For this level, access the following:

  1. Federal Government Partner Guide of the NRF. The “Partner Guide provides a targeted index to information in the NRF core document that is specifically pertinent to local [state and federal] government leaders and emergency management practitioners. The Guide is intended to serve as a ready reference to assist users in quickly locating sections of the NRF that are applicable to local [state and federal] partners.” (Source:
  2. National Incident Management System (NIMS). NIMS works hand in hand with the NRF. NIMS provides the template for the management of incidents, while the NRF provides the structure and mechanisms for national-level policy for incident management.

Respond to the following:

  1. Explain the chain-of-command structure when receiving information about a possible act of terrorism in your city. The incident is confirmed to be the work of terrorists.
    a. How does the local law enforcer handle a case of suspected terrorism?
    b. San Francisco Plan: What is the function of the Terrorism Liaison Officer?
    c. Explain the involvement by the Federal Bureau of Investigation.
  2. Review the NRF and the NIMS in reference to terrorism (e.g., explosions, shootings, biological attacks) and note the locations in these documents.

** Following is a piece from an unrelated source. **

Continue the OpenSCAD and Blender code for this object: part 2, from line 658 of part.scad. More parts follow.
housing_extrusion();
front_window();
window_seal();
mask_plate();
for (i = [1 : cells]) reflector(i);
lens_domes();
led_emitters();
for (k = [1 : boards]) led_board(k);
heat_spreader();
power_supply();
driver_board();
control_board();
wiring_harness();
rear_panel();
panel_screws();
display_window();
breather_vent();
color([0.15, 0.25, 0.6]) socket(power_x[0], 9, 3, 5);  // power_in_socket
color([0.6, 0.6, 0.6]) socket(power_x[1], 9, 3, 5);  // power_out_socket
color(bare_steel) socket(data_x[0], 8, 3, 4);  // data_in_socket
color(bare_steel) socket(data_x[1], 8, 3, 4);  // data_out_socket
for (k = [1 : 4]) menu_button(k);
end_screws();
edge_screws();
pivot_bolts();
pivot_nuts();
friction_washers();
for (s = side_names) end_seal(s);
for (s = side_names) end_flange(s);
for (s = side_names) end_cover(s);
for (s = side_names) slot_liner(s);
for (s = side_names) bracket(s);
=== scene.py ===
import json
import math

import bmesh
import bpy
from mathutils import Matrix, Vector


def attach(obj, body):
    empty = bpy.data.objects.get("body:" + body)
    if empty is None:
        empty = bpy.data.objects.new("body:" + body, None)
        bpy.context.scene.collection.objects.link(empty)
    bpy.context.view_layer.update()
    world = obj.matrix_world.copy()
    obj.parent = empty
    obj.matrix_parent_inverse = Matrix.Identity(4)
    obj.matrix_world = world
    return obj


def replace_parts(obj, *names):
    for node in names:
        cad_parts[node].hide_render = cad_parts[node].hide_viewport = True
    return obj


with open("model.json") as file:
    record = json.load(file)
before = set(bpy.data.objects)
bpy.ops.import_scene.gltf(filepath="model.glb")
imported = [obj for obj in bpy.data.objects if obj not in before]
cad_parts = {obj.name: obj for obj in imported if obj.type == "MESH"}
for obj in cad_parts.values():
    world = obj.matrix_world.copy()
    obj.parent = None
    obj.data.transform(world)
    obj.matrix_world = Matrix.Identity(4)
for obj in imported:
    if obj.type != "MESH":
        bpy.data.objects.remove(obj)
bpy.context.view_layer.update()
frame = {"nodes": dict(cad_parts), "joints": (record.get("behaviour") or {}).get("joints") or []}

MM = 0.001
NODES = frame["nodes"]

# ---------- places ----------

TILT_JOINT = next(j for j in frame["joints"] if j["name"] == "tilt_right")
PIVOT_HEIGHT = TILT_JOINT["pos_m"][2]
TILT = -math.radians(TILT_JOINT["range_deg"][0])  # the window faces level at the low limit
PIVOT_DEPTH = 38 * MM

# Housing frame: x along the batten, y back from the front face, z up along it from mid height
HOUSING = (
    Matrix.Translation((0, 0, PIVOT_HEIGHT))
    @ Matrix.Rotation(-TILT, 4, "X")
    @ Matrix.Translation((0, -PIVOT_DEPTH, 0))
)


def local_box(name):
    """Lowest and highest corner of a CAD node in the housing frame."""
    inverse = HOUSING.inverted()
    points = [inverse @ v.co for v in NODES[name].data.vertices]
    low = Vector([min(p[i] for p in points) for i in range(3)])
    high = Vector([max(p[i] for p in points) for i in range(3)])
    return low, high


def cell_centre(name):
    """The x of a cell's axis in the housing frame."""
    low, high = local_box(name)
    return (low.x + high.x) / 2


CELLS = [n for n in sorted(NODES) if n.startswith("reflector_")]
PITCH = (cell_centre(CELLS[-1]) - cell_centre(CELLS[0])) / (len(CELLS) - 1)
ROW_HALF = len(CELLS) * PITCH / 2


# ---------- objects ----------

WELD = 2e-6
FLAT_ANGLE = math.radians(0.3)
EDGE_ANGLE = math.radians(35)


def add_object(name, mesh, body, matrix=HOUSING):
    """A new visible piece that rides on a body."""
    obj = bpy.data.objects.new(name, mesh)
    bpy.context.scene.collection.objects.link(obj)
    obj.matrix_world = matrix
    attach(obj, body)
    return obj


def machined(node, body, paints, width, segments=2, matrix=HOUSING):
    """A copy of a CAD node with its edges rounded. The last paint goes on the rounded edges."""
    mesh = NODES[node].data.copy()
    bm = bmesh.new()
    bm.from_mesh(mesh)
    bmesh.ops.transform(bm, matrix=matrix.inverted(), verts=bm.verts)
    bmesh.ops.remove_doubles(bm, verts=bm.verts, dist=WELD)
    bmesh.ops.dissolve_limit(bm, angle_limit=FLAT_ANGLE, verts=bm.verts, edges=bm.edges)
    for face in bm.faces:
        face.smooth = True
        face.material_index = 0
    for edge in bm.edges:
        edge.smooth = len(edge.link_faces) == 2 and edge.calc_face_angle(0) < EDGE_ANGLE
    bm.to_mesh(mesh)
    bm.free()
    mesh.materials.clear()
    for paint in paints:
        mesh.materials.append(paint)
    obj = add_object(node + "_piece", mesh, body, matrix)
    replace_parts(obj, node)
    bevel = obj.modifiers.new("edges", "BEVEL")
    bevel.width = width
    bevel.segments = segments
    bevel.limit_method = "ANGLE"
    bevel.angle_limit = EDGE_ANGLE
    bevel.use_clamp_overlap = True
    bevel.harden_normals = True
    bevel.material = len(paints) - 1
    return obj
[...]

What do the documents note concerning biological, chemical, radiological, and nuclear terrorism?

Assignment Expectations

Length: Case assignments should be at least three pages long.

References: At least two references should be included from academic sources (e.g., peer-reviewed journal articles). Required readings are included. The references should be cited within the text and also listed at the end of the assignment in the References section (preferably in APA format).

Quoted material should not exceed 10% of the total paper (since the focus of these assignments is critical thinking). Use your own words and build on the ideas of others. When material is copied verbatim from external sources, it must be enclosed in quotes.

Organization: Subheadings should be used to organize your paper.

Format: APA format is recommended (but not required) for this assignment. See Syllabus page for more information on APA format.

Grammar and Spelling: While no points are deducted for minor errors, assignments are expected to adhere to standard guidelines of grammar, spelling, punctuation, and sentence syntax. Points may be deducted if grammar and spelling impact clarity.

The following items will be assessed in particular:

  • Relevance - All content is connected to the question.
  • Precision - Specific question is addressed. Statements, facts, and statistics are specific and accurate.
  • Depth of discussion - Points that lead to deeper issues are presented and integrated.
  • Breadth - Multiple perspectives and references, multiple issues/factors considered.
  • Evidence - Points are well-supported with facts, statistics, and references.
  • Logic - Presented discussion makes sense; conclusions are logically supported by premises, statements, or factual information.
  • Clarity - Writing is concise, understandable, and contains sufficient detail or examples.
  • Objectivity - Paper avoids use of first person and subjective bias.